Phishing, misuse, and mistakes remain the top doorways into your network. People are creative, and attackers know how to coax them into bypassing controls to “get work done.” A major 2024 investigations report concluded that people factored into most breaches across the year, with social engineering and credential misuse standing out as regular offenders. That finding matches what many teams feel day to day: phishing kits and deepfake lures are getting slicker.

Treat the user as a control, not a liability. Short, frequent training tied to real examples beats long annual videos. Pair it with phishing simulations, password managers, and just-in-time prompts that nudge better choices without slowing work.

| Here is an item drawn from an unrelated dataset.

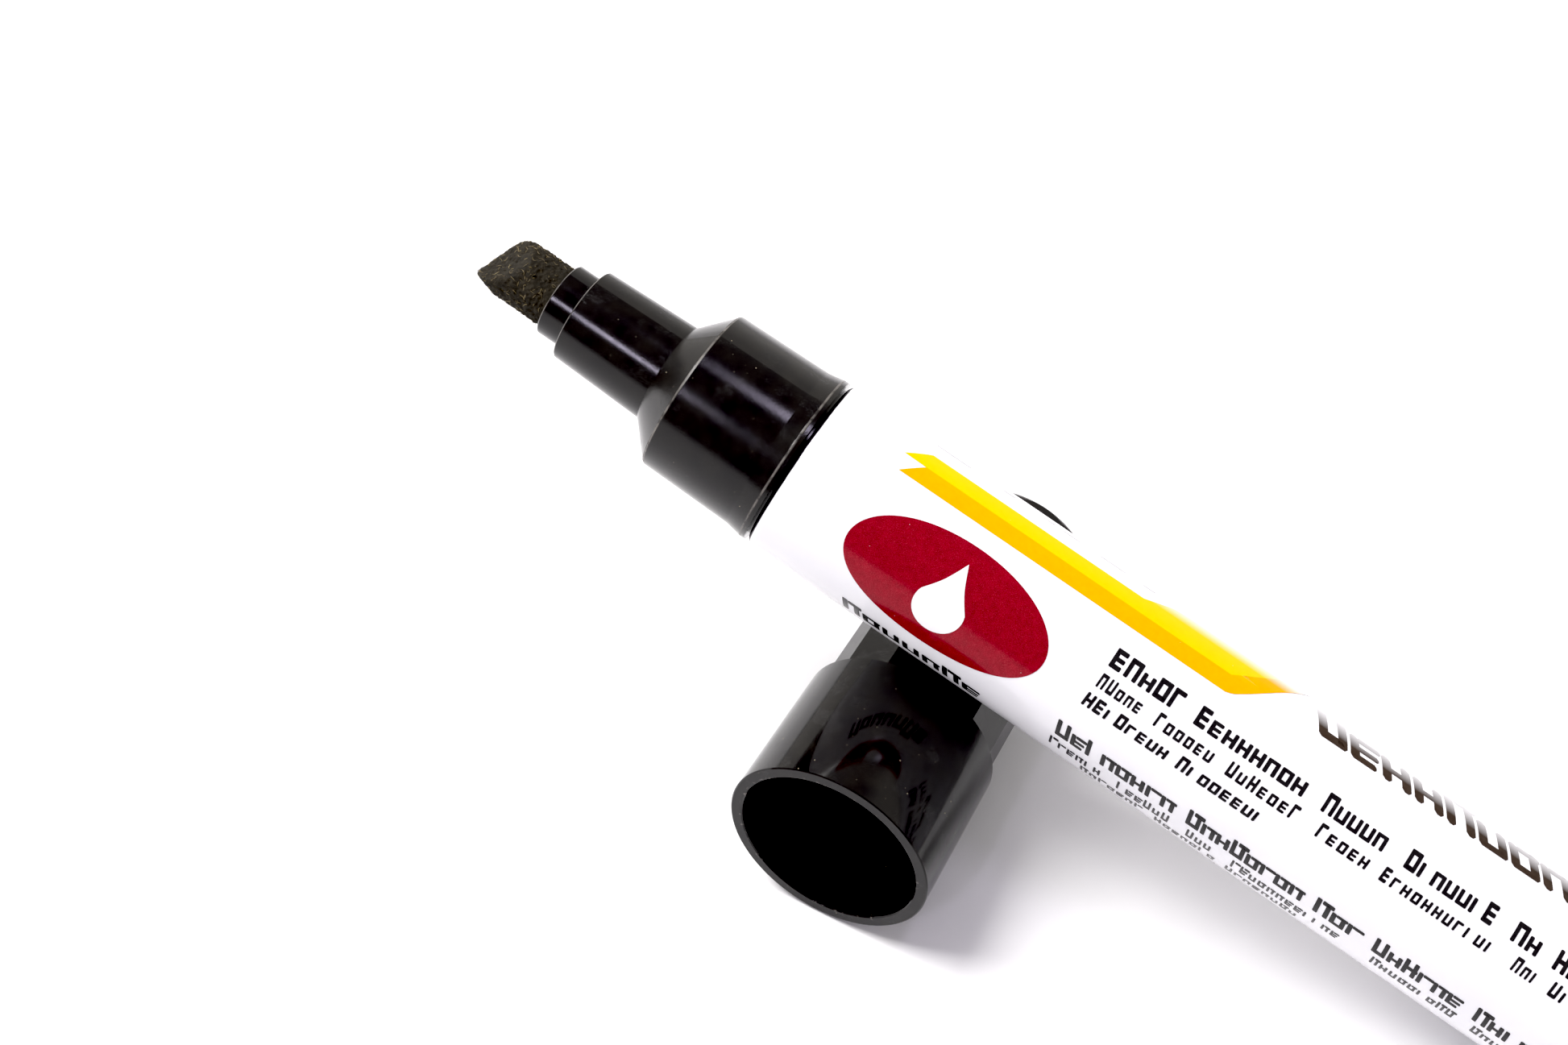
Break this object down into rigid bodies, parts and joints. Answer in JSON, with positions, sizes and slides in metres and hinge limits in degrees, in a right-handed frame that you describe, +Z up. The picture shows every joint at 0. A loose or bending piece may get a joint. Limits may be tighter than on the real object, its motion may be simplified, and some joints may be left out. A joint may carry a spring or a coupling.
{
  "type": "felt tip marker",
  "caption": "Chisel-tip whiteboard marker with a printed white metal barrel, lying open across its loose black cap, nib raised.",
  "frame": {"origin": "centre of the bounding box's base, on the table", "axes": "+Z up, +X from the nib towards the tail, +Y from the cap's mouth towards its closed end"},
  "size_m": [0.1286, 0.046, 0.0463],
  "materials": {
    "barrel": "glossy white lacquer on aluminium",
    "black_plastic": "polished injection moulding",
    "gasket": "soft black rubber",
    "felt": "pressed fibres soaked in black ink",
    "ink_fibre": "fibre bundle soaked in black ink",
    "film": "thin plastic film",
    "seal_plastic": "soft black polyethylene"
  },
  "bodies": {
    "pen": {"barrel_tube": "barrel", "front_section": "black_plastic", "front_gasket": "gasket", "ink_reservoir": "ink_fibre", "reservoir_wrap": "film", "tail_plug": "black_plastic"},
    "nib": {"nib": "felt"},
    "cap": {"cap_shell": "black_plastic", "cap_inner_seal": "seal_plastic"}
  },
  "joints": [
    {"name": "cap_slide", "type": "slide", "parent": "pen", "child": "cap", "axis": [0, -1, 0], "range_m": [0, 0.08]},
    {"name": "nib_pull", "type": "slide", "parent": "pen", "child": "nib", "axis": [-0.9616, 0, 0.2744], "range_m": [0, 0.045]}
  ]
}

Identity and Access Controls That Look Good on Paper Only

Directories are tidy on day one and messy by week six. Stale accounts, overbroad groups, and hardcoded secrets creep back fast. Start with a quarterly access review across apps and cloud roles, kill standing privileges where possible, use short-lived tokens for admin work, and rotate secrets with an automated vault so you are not finding passwords in old scripts and wikis.

Logging is only useful if someone looks at it. Stream sign-in logs, privilege escalations, and policy changes into a central system with alerts for the odd stuff. Keep rules short and tuned, or your team will ignore them.

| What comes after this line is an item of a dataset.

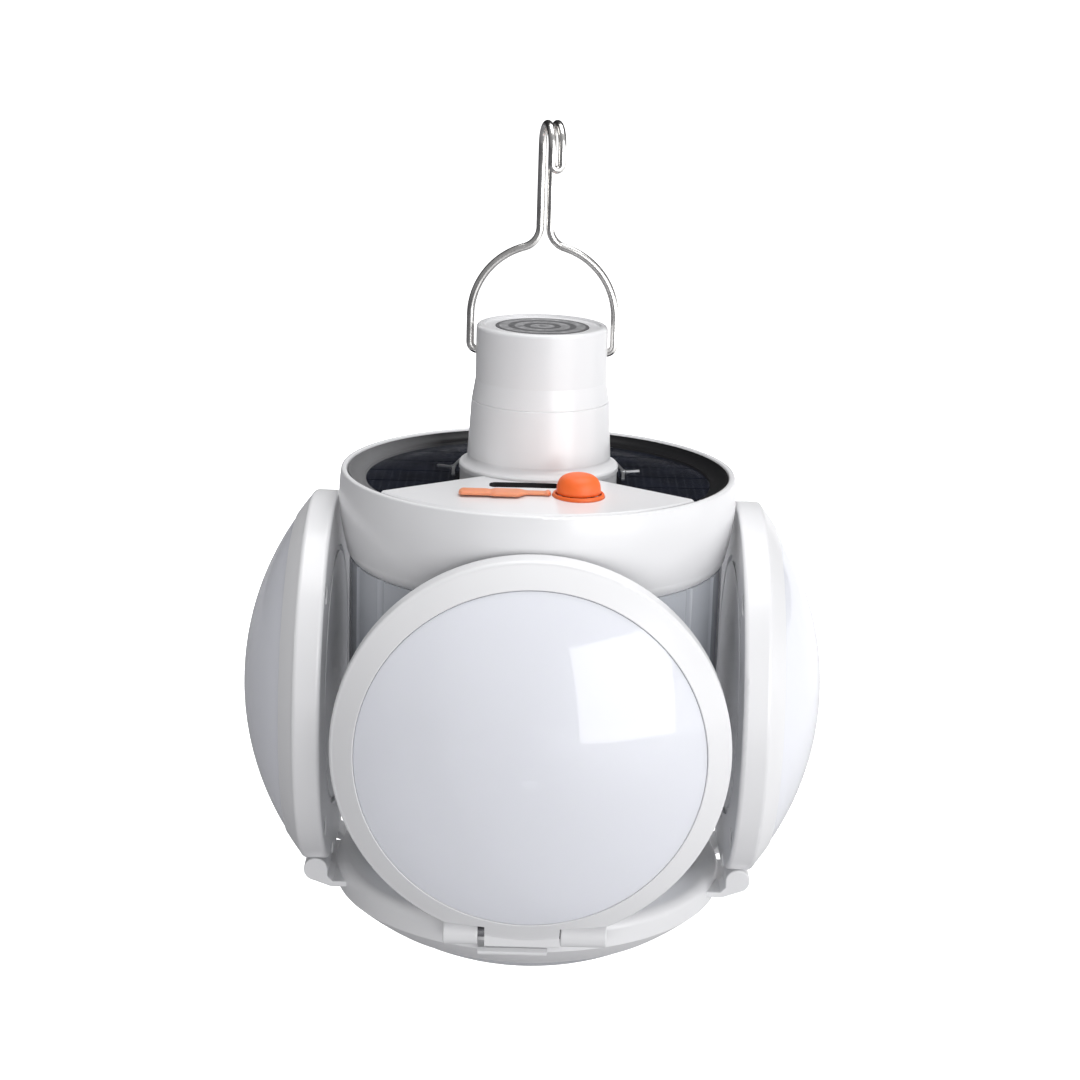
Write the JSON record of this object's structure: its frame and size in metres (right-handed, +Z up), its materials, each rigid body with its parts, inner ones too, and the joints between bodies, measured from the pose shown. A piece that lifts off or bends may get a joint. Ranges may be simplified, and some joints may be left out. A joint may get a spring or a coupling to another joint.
{
  "type": "solar lantern",
  "caption": "Folding ball-shaped solar lantern: round light leaves with domed milky lenses hinge down from a column; solar panel cap, battery neck and wire hook bail.",
  "frame": {"origin": "lowest point of the base's domed light, on the lantern's axis", "axes": "+Z up along the column to the hook, -Y towards the button and charging socket, +X to the right seen from there"},
  "size_m": [0.115, 0.115, 0.1683],
  "materials": {
    "white_shell": "gloss",
    "milky_lens": "satin, translucent milky",
    "panel_black": "gloss resin",
    "cell_dark": "gloss resin over silicon",
    "trim_dark": "satin",
    "silver_lead": "tinned",
    "grey_disc": "matte print",
    "steel_wire": "polished wire",
    "orange_silicone": "soft satin",
    "socket_steel": "plated",
    "black_plastic": "matte",
    "green_board": "solder mask",
    "battery_wrap": "shrink wrap",
    "spring_steel": "plated",
    "contact_brass": "plain",
    "wire_red": "satin",
    "column_grey": "gloss",
    "board_white": "white solder mask",
    "light_chip": "phosphor",
    "screw_steel": "zinc",
    "pin_steel": "bright"
  },
  "bodies": {
    "body": {"cap_housing": "white_shell", "cap_deck": "white_shell", "solar_panel": "panel_black", "solar_cells": "cell_dark", "panel_frame": "trim_dark", "panel_leads": "silver_lead", "neck_tube": "white_shell", "neck_cap": "white_shell", "neck_disc": "grey_disc", "button_collar": "orange_silicone", "charging_socket": "socket_steel", "switch_body": "black_plastic", "control_board": "green_board", "battery_cell": "battery_wrap", "battery_sleeve": "white_shell", "bottom_spring": "spring_steel", "top_contact": "contact_brass", "battery_wires": "wire_red", "column": "column_grey", "base_housing": "white_shell", "base_bezel": "white_shell", "base_lens": "milky_lens", "base_light_board": "board_white", "base_light_chips": "light_chip", "base_screws": "screw_steel", "front_leaf_hinge_pin": "pin_steel", "right_leaf_hinge_pin": "pin_steel", "back_leaf_hinge_pin": "pin_steel", "left_leaf_hinge_pin": "pin_steel"},
    "hook_bail": {"hook_bail": "steel_wire"},
    "button": {"button_dome": "orange_silicone", "switch_plunger": "black_plastic"},
    "port_cover": {"cover_strap": "orange_silicone", "port_cover": "orange_silicone"},
    "front_leaf": {"front_leaf_tray": "white_shell", "front_leaf_bezel": "white_shell", "front_leaf_lens": "milky_lens", "front_leaf_light_board": "board_white", "front_leaf_light_chips": "light_chip", "front_leaf_screws": "screw_steel"},
    "right_leaf": {"right_leaf_tray": "white_shell", "right_leaf_bezel": "white_shell", "right_leaf_lens": "milky_lens", "right_leaf_light_board": "board_white", "right_leaf_light_chips": "light_chip", "right_leaf_screws": "screw_steel"},
    "back_leaf": {"back_leaf_tray": "white_shell", "back_leaf_bezel": "white_shell", "back_leaf_lens": "milky_lens", "back_leaf_light_board": "board_white", "back_leaf_light_chips": "light_chip", "back_leaf_screws": "screw_steel"},
    "left_leaf": {"left_leaf_tray": "white_shell", "left_leaf_bezel": "white_shell", "left_leaf_lens": "milky_lens", "left_leaf_light_board": "board_white", "left_leaf_light_chips": "light_chip", "left_leaf_screws": "screw_steel"}
  },
  "joints": [
    {"name": "front_leaf_hinge", "type": "hinge", "parent": "body", "child": "front_leaf", "pos_m": [0, -0.042, 0.0208], "axis": [1, 0, 0], "range_deg": [0, 90]},
    {"name": "right_leaf_hinge", "type": "hinge", "parent": "body", "child": "right_leaf", "pos_m": [0.042, 0, 0.0208], "axis": [0, 1, 0], "range_deg": [0, 90]},
    {"name": "back_leaf_hinge", "type": "hinge", "parent": "body", "child": "back_leaf", "pos_m": [0, 0.042, 0.0208], "axis": [-1, 0, 0], "range_deg": [0, 90]},
    {"name": "left_leaf_hinge", "type": "hinge", "parent": "body", "child": "left_leaf", "pos_m": [-0.042, 0, 0.0208], "axis": [0, -1, 0], "range_deg": [0, 90]},
    {"name": "bail_hinge", "type": "hinge", "parent": "body", "child": "hook_bail", "pos_m": [0, 0, 0.1237], "axis": [1, 0, 0], "range_deg": [-110, 97]},
    {"name": "button_press", "type": "slide", "parent": "body", "child": "button", "axis": [0, 0, -1], "range_m": [0, 0.0008]},
    {"name": "port_cover_hinge", "type": "hinge", "parent": "body", "child": "port_cover", "pos_m": [0.0021, -0.024, 0.10145], "axis": [0, 1, 0], "range_deg": [0, 90]}
  ]
}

Patching Late and Piecemeal

Attackers read the same advisories you do and move fast after a critical CVE drops. The mistake is waiting for a monthly window or treating every asset the same. Internet-facing services, VPNs, and email gateways need rapid patch windows measured in hours or a few days. Internal, low-risk systems can stick to a regular cadence with compensating controls like virtual patching.

Track the whole life cycle - discovery, prioritization, deployment, and verification. If you cannot prove the patch landed, assume it did not. Build rollback plans so speed does not turn into outages when a fix misbehaves.

Misconfigurations in the Cloud and Third Parties

Cloud gives speed, but defaults can be dangerous. Public buckets, open management ports, and overly permissive roles are still common.

Treat every new account with a baseline guardrail set. Enforce least privilege templates, block public storage by default, and require peer review on security group changes. Automated checks should run with every deployment, so drift is caught before it hits production.

Suppliers extend your attack surface whether you like it or not. Do lightweight risk reviews on the long tail of vendors and deeper checks on those that touch data or identity. Put notification and log sharing terms in contracts so you can investigate fast when a partner gets hit.

The most expensive mistakes are the ones you already know about but have not fixed. Pick three to five high-impact gaps, set owners and deadlines, and make progress visible. A steady drumbeat of small improvements will save you more money than the flashiest tool on the shelf.